Miami Seaquarium has been served an eviction notice in the form of a letter titled “Notice of Advisement – Termination of Lease of Review” by Miami-Dade County. Seaquarium’s owners MS Leisure Company, have been told they must vacate the premises by April 21, 2024.
Founded in 1955, the 38-acre oceanarium is one of the oldest aquariums in the United States and is home to over 500 animals including marine mammals, reptiles, and birds as well as fish and sharks. But from 2022 to 2024, MS Leisure Company received 27 citations from the USDA, for not maintaining the facilities well, not providing suitable veterinary care, not maintaining outdoor facilities, not maintaining indoor facilities, not having adequate staff, not having satisfactory water quality and for not handling the animals properly, when a visitor was bitten by a dolphin. Once home to Lolita the Killer Whale, the 69-year-old marine park has just six weeks to vacate the premises, and take all its animals with it.
The County wrote, “[MS Leisure Company’s] long and troubling history of violations constitute repeated, continuous and longstanding violations of [its] contractual obligations to keep the Property in a good state of repair, maintain animals in accordance with applicable law, and comply with all laws as set forth in…the Amended and Restated Lease Agreement.”

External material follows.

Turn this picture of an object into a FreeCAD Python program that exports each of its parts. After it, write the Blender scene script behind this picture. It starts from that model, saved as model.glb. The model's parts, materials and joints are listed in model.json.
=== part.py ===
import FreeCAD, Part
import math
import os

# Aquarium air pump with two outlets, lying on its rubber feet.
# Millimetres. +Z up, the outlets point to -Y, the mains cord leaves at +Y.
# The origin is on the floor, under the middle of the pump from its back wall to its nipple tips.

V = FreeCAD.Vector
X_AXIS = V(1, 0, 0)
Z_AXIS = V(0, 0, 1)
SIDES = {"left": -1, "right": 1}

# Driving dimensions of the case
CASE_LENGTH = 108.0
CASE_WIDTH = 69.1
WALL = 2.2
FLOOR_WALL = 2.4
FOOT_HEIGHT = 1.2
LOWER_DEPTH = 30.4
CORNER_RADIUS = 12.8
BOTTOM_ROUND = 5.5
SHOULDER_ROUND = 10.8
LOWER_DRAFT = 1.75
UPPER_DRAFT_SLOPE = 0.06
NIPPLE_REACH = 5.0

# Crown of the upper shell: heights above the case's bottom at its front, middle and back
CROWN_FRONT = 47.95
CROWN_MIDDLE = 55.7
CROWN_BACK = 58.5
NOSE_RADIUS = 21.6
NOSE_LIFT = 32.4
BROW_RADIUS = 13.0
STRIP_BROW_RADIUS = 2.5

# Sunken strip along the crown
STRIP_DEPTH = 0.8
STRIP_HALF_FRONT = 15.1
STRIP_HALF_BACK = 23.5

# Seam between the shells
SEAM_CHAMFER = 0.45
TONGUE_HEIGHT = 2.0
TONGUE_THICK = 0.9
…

News website NPR also reported that “Between the county and the USDA, MS Leisure Company received notices that several areas in the park were unsafe and not structurally sound, including enclosures for the whales, penguins, parrots, dolphins, and sea lions. The issues have led to animals being injured and accidentally eating pieces of the structure that are deteriorating.”
Open letter to the Mayor
Miami Seaquarium’s Chief Animal Care Officer Andrew Scullion has written an open letter to Miami-Dade Mayor Danielle Levine Cava, expressing his deep disappointment with the decision, defending the park’s animal welfare practices and inviting her to visit for herself (with independent animal care specialists,) to witness operations as she has not visited in over two years.
“I have never encountered such a coordinated onslaught of prejudiced and purposefully distorted judgment towards an individual facility,” Scullion wrote in the letter. “The lack of due diligence and fairness exhibited in both accusation and judgment is both surprising and deeply disappointing.”
Levine Cava responded in a recent news conference by saying that representatives of the county’s parks department have made regular visits to the park. The Miami Seaquarium is located on the island of Virginia Key in Biscayne Bay, Miami-Dade County, Florida. Over 500,000 people visit the facility annually and it employs 225 people.